妻の輝子は超楽観的で、マイペースといえばマイペース、自己中心的といえば自己中心的で、本人が「私はなーんにも我慢しないでやりたいことをやってきた」とあっけらかんと言い放っている。最強だ。
この輝子が一時期不倫し、茂吉と別居していたため、茂吉に限りない尊敬と愛情を注ぐ高弟の山口は輝子が嫌いらしい。
もちろん、輝子も自分を嫌う山口を嫌っており、二人のやりとりは常に殺伐とし、バチバチと火花が散っている。
茂吉も(死後までバレなかったらしいけれど)実は不倫しており、かつそのことを山口も知っているようだから、この不公平感はどうしてくれようと思う。茂吉だからなのか、男だからなのか、山口がそちらを全く気にせず問題視していない理由をぜひ聞いてみたい。
斎藤家には、斎藤病院を継いだ長男の茂太、地方の病院に勤務していたものの辞めて帰ってきてしまった宗吉(北杜夫)、すでに嫁いでいるのに何故か家族から「百(もも)様」と呼ばれている百子、献身的に茂吉の世話をしている昌子と4兄弟がときに集まり、家族の話をして行く。
その「家族の話」を繋いで、物語は進んで行く。
斎藤茂吉の物語だと思うけれど、斎藤茂吉の物語というよりは、斎藤家の物語という感じがする。
その斎藤家は、いかにも「上流階級」という感じだ。「お父様」「お母様」という呼び方を始めとする言葉遣いもそうだし、大病院を経営して青山に新病院を建てたばかりのようだし、一家の主婦の輝子もぱーっと使いそうな感じを漂わせている。いっそ、お手伝いさんがいないことが不思議なくらいだ。
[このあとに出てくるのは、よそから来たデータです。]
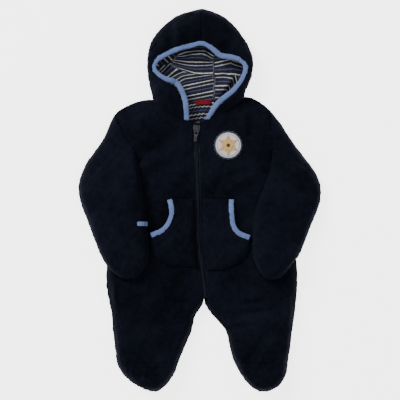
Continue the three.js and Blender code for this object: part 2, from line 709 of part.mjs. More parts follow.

音無美紀子はもちろんテレビで何度も拝見したことがあるけれど、彼女を含め、俳優さん達が前に出ず、それぞれの薬になりきっている感じがあって没入しやすい。気分はすっかり斎藤家の一員である。「家政婦は見た」の家政婦になった感じだ。登場しないけど物陰からずっと見ている感じである。
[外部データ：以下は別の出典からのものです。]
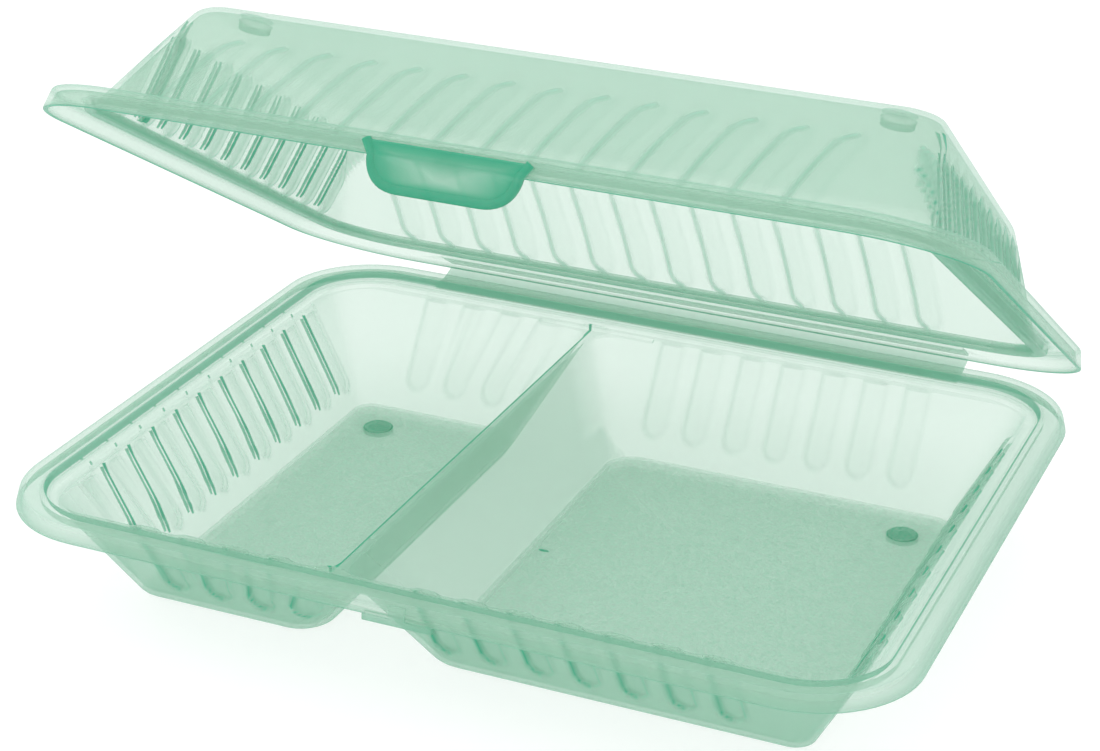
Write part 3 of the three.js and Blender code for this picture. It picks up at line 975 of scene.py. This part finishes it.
def tray_plastic():
    graph = Graph("tray_green")
    place = graph.node("ShaderNodeAttribute", attribute_name="place").outputs["Vector"]
    x, y, z = graph.parts(place)
    levels = (WALL + FLUTE_END + 0.5, LAND_Z - EDGE_RADIUS)
    lines = flute_shade_lines(graph, x, y, z, TRAY_LINES_X, levels)
    frost = graph.math("LESS_THAN", z, FROST_TOP)
    speck = pebbles(graph, place, frost)
    green = graph.greener(
        base_green(graph),
        # Painted shade down one flank of each flute
        (graph.product(lines, faces_inwards(graph, x)), SHADE_LINE_TONE),
        # Painted shade along the divider
        (ridge_shade_line(graph, x, y, z), SHADE_LINE_TONE),
        (gate_nick(graph, x, y, z), NICK_TONE),
        (pad_discs(graph, x, y, PAD_X, PAD_Y), PAD_TONE),
        # Frosted floors, greener partly for their frost and partly as painted shade from beneath them
        (frost, FROST_AND_SHADE_TONE),
        (speck, PEBBLE_TONE),
    )
    opacity = graph.math("MULTIPLY_ADD", green, GREEN_DENSITY, CLEAR_DENSITY)
    # The frosted floors are denser partly for their frost and partly as painted shade from beneath
    # them
    opacity = graph.math("MULTIPLY_ADD", frost, FROST_AND_SHADE_DENSITY, opacity, clamp=True)

    gloss = graph.node("ShaderNodeBsdfPrincipled")
    roughness = graph.math("MULTIPLY_ADD", frost, FROST_ROUGHNESS, GLOSS_ROUGHNESS)
    graph.links.new(roughness, gloss.inputs["Roughness"])
    bump = graph.node("ShaderNodeBump")
    bump.inputs["Distance"].default_value = PEBBLE_HEIGHT
    bump.inputs["Strength"].default_value = 0.5
    graph.links.new(speck, bump.inputs["Height"])
    graph.links.new(bump.outputs[0], gloss.inputs["Normal"])
    return surface(graph, green, opacity, gloss)


def lid_plastic():
    graph = Graph("lid_green")
    place = graph.node("ShaderNodeAttribute", attribute_name="place").outputs["Vector"]
    x, y, z = graph.parts(place)
    levels = (LID_FOOT_Z + 4, ROOF_Z - WALL - FLUTE_END)
    near_roof = graph.math("GREATER_THAN", z, ROOF_Z - 8)
    green = graph.greener(
        base_green(graph),
        # Painted shade down one flank of each flute
        (flute_shade_lines(graph, x, y, z, LID_LINES_X, levels), SHADE_LINE_TONE),
        (graph.product(pad_discs(graph, x, y, LUG_X, LUG_Y), near_roof), PAD_TONE),
        # Painted shade up the front corners of the lid
        (corner_shade_lines(graph, x, y, z), CORNER_SHADE_TONE),
    )
    opacity = graph.math("MULTIPLY_ADD", green, GREEN_DENSITY, CLEAR_DENSITY)
    gloss = graph.node("ShaderNodeBsdfPrincipled")
    gloss.inputs["Roughness"].default_value = GLOSS_ROUGHNESS
    return surface(graph, green, opacity, gloss)


def bends(mesh):
    """How sharply the surface turns at each point, in radians per millimetre."""
    shortest = 0.02
    sharpest = [0.0] * len(mesh.vertices)
    for edge in mesh.edges:
        first, second = (mesh.vertices[v] for v in edge.vertices)
        length = (first.co - second.co).length / METRE
        if length > shortest:
            bend = first.normal.angle(second.normal, 0) / length
            for v in edge.vertices:
                sharpest[v] = max(sharpest[v], bend)
    return sharpest


def paint_layer(piece, choose):
    """Stores each point's place on the shut container, and how green it is painted, painted shade
    included.
    """
    mesh = piece.data
    sharpest = bends(mesh)
    places = [tuple(value / METRE for value in vertex.co) for vertex in mesh.vertices]
    tones = [choose(*place, bend) for place, bend in zip(places, sharpest)]
    mesh.attributes.new("place", "FLOAT_VECTOR", "POINT")
    mesh.attributes["place"].data.foreach_set("vector", [v for place in places for v in place])
    mesh.attributes.new("paint", "FLOAT", "POINT")
    mesh.attributes["paint"].data.foreach_set("value", tones)


def flank_shade(across, beyond, crisp, soft):
    """Painted shade of a flute: a crisp line down one side and a soft one down the other."""
    distance = hypot(across, max(beyond, 0))
    line = max(0, 1 - abs(distance - FLUTE_HALF) / FLANK_WIDTH)
    tone = line * (crisp if across < 0 else soft)
    if distance < FLUTE_HALF:
        tone = max(tone, soft * 0.5)
    return tone


def nearest_row(at, row):
    """Distance from the middle line of the nearest flute."""
    return min((at - centre for centre in row), key=abs)


def wall_flute_shade(shapes, x, y, z, looks):
    """Painted shade of the flutes at a place, from the row of the wall that passes nearest."""
    best = 0
    for shape in shapes:
        reach = shape["reach"]
        depth = (z - shape["mouth_z"]) * shape["direction"]
        if not 0 < depth < reach:
            continue
        side = wall_inset(depth, reach, shape["side_slope"], shape["side_fillet"])
        end = wall_inset(depth, reach, shape["end_slope"], shape["end_fillet"])
        lean = FLUTE_LEAN * depth + FLUTE_CURL * depth**2 if shape["tilt"] else 0
        beyond = max(depth - (reach - FLUTE_END - FLUTE_HALF), shape["flute_start"] - depth)
        # For each wall: the distance from its face, and the place along its row of flutes.
        walls = {
            "left": (x - shape["left"] - side, y),
            "right": (x - shape["right"] + side, y),
        }
        if shape["left"] - WALL_REACH < x < shape["right"] + WALL_REACH:
            walls["front"] = (y + MOUTH_Y - end, x - lean)
            walls["back"] = (y - MOUTH_Y + end, x + lean)
        for wall, (distance, along) in walls.items():
            row = shape["flutes"][wall]
            if row and abs(distance) < WALL_REACH:
                best = max(best, flank_shade(nearest_row(along, row), beyond, *looks[wall]))
    return best


def rim_inset(x, y):
    """How far inside the rim's outer edge a place lies, seen from above."""
    dx = abs(x) - (RIM_LENGTH / 2 - RIM_CORNER)
    dy = abs(y) - (RIM_DEPTH / 2 - RIM_CORNER)
    return RIM_CORNER - max(hypot(max(dx, 0), max(dy, 0)), dx, dy)


def edge_share(bend):
    """How much a place counts as an edge, from 0 to 1."""
    return smoothstep((bend - 0.12) / 0.7)


def tray_paint(x, y, z, bend):
    inset = rim_inset(x, y)
    if z < FROST_TOP + 0.5:
        return FLOOR_TONE
    if z > LAND_Z - WALL - 0.5 or inset < LAND_INSET - ROOT_OUTER:
        # Painted shade: a dark line in the step inside the bead, and deeper green along the rim's
        # bends and its foot
        if abs(inset - BEAD_WIDTH) < 0.35 and z > LAND_Z:
            return BEAD_SHADE_LINE
        foot = z < RIM_HEIGHT - SKIRT_HEIGHT + 0.6 and inset < 1
        return RIM_TONE + (RIM_FOOT_SHADE if foot else RIM_EDGE_SHADE) * edge_share(bend)
    # Painted shade: the front walls, and the walls of the divider, are painted a deeper green.
    side_shade = 0
    if y < -END_FLOOR_Y:
        side_shade = FRONT_WALL_SHADE
    elif abs(x - RIDGE_X) < WEB_REACH + 1 and y < END_FLOOR_Y:
        side_shade = DIVIDER_SHADE
    # Painted shade on the flutes' flanks, or the deeper painted shade of the wall where that is
    # darker
    return TRAY_WALL_TONE + max(side_shade, wall_flute_shade(compartments(), x, y, z, TRAY_FLANK_SHADES))


def on_tab(x, y, z):
    front = -RIM_DEPTH / 2 - SKIRT_FLARE - SKIRT_FIT
    beside = TAB_TOP_WIDTH / 2 + 2
    return y < front - 1.5 and abs(x - LATCH_X) < beside and z < LID_RIM_Z - TAB_DROP + 1


def lid_paint(x, y, z, bend):
    if on_tab(x, y, z):
        # The panel grows paler towards its middle.
        up = z - LID_RIM_Z + TAB_DROP + TAB_LENGTH / 2
        return TAB_MIDDLE_TONE if hypot(x - LATCH_X, up) < 3 else TAB_TONE
    inset = rim_inset(x, y)
    # Painted shade in the groove beside the foot of the dome
    if GROOVE[0] < inset < GROOVE[1] and z < LID_RIM_Z - GROOVE_DROP:
        return GROOVE_SHADE
    # Painted shade along the rim's bends and its foot
    if inset < LAND_INSET - ROOT_OUTER:
        foot = z < LID_RIM_Z - LID_SKIRT + 0.3 and inset < 1
        return RIM_TONE + (LID_FOOT_SHADE if foot else LID_EDGE_SHADE) * edge_share(bend)
    if z > ROOF_Z - 4.5:
        return DOME_TONE
    # Painted shade on the flutes' flanks
    return DOME_TONE + wall_flute_shade([dome()], x, y, z, LID_FLANK_SHADES)


def finish_piece(piece, material, body, choose):
    paint_layer(piece, choose)
    if body == "lid":
        swing_open(piece)
    mesh = piece.data
    mesh.materials.clear()
    mesh.materials.append(material)
    mesh.shade_smooth()
    mesh.set_sharp_from_angle(angle=SHARP_ANGLE)
    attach(piece, body)
    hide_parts(body)


def make_floor():
    corners = [(-1, -1), (1, -1), (1, 1), (-1, 1)]
    points = [(x * FLOOR_HALF, y * FLOOR_HALF, -FLOOR_DROP) for x, y in corners]
    floor = new_object("floor", points, [(0, 1, 2, 3)])
    material = bpy.data.materials.new("floor_white")
    material.use_nodes = True
    shader = material.node_tree.nodes["Principled BSDF"]
    shader.inputs["Base Color"].default_value = (FLOOR_GREY, FLOOR_GREY, FLOOR_GREY, 1)
    shader.inputs["Roughness"].default_value = 0.9
    shader.inputs["Specular IOR Level"].default_value = 0.1
    shader.inputs["Emission Color"].default_value = (1, 1, 1, 1)
    shader.inputs["Emission Strength"].default_value = FLOOR_GLOW
    material.cycles.emission_sampling = "NONE"
    floor.data.materials.append(material)


def make_light():
    """Soft light from all round, brighter from above and from the left."""
    world = bpy.data.worlds.new("studio")
    world.use_nodes = True
    world.cycles.sampling_method = "NONE"
    nodes = world.node_tree.nodes
    links = world.node_tree.links
    toward = nodes.new("ShaderNodeTexCoord")
    towards_key = nodes.new("ShaderNodeVectorMath")
    towards_key.operation = "DOT_PRODUCT"
    towards_key.inputs[1].default_value = Vector(KEY_DIRECTION).normalized()
    strength = nodes.new("ShaderNodeMapRange")
    strength.inputs["From Min"].default_value = -1
    strength.inputs["To Min"].default_value = DIM_SIDE
    strength.inputs["To Max"].default_value = BRIGHT_SIDE
    background = nodes["Background"]
    background.inputs["Color"].default_value = (1, 1, 1, 1)
    links.new(toward.outputs["Generated"], towards_key.inputs[0])
    links.new(towards_key.outputs["Value"], strength.inputs["Value"])
    links.new(strength.outputs[0], background.inputs["Strength"])
    bpy.context.scene.world = world
    bpy.context.scene.view_settings.view_transform = "Standard"


def make_camera():
    """Stands where the photograph was taken from, with its frame."""
    back = Vector((sin(CAMERA_TURN), -cos(CAMERA_TURN), tan(CAMERA_TILT))).normalized()
    side = Vector((cos(CAMERA_TURN), sin(CAMERA_TURN), 0))
    up = back.cross(side)
    right = cos(CAMERA_ROLL) * side + sin(CAMERA_ROLL) * up
    top = cos(CAMERA_ROLL) * up - sin(CAMERA_ROLL) * side
    rows = Matrix((right, top, back)).transposed()
    place = -(rows @ Vector(CAMERA_OFFSET))
    data = bpy.data.cameras.new("camera")
    data.sensor_width = SENSOR_WIDTH
    data.lens = FOCAL_PIXELS / FRAME_WIDTH * SENSOR_WIDTH
    data.shift_x = (FRAME_WIDTH / 2 - CENTRE_PIXELS[0]) / FRAME_WIDTH
    data.shift_y = (CENTRE_PIXELS[1] - FRAME_HEIGHT / 2) / FRAME_WIDTH
    camera = bpy.data.objects.new("camera", data)
    camera.matrix_world = Matrix.Translation(place * METRE) @ rows.to_4x4()
    bpy.context.scene.collection.objects.link(camera)
    bpy.context.scene.camera = camera


make_camera()
make_light()
make_floor()
finish_piece(make_tray(), tray_plastic(), "tray", tray_paint)
finish_piece(make_lid(), lid_plastic(), "lid", lid_paint)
斎藤茂吉は集中力が失われ自分でも納得の行かない歌しか作れないと自覚しつつ「自分は歌人だ」と言い切る。長男の茂太は、「世界を見たい」と鮪調査船の船医として出発しようという弟に「お父様が弱って行くところを見たくないだけではないか」「俺の見立てでは半年ということはない。(半年の航海に出たとしても、父親の死からは)逃げられないぞ」と告げる。宗吉は「とにかく世界を見たいんだ」と叫ぶし、輝子は「好きにしたらいいんじゃない」「私も行きたいわ」とうっとりし、百子は両親に援助を頼みつつ「我が家には嫁入り前の妹もいるのだからお金はまだまだ入り用だ」と華々しく宣い、その妹は「結婚相手は精神科医でも文学者でもない人がいい」と兄の茂太に依頼する。
見ようによっては修羅な感じの家族なのに、この芝居での斎藤家はごく穏やかかつ楽しそうかつお互いのことが大好きで信頼しているように見える。
賑やかかつ静謐、という感じ。
それは、斎藤茂吉の最晩年を描き、長く住んだ家からの引越という「別れ」の要素を多分に含んだ出来事をラストシーンに据えたからこそ生まれた空気感なのかなと思う。
見て良かった。
斎藤茂吉が戦後も故郷の山形で疎開を続けていた頃を描いたという「白き山」も見たかったなと思った。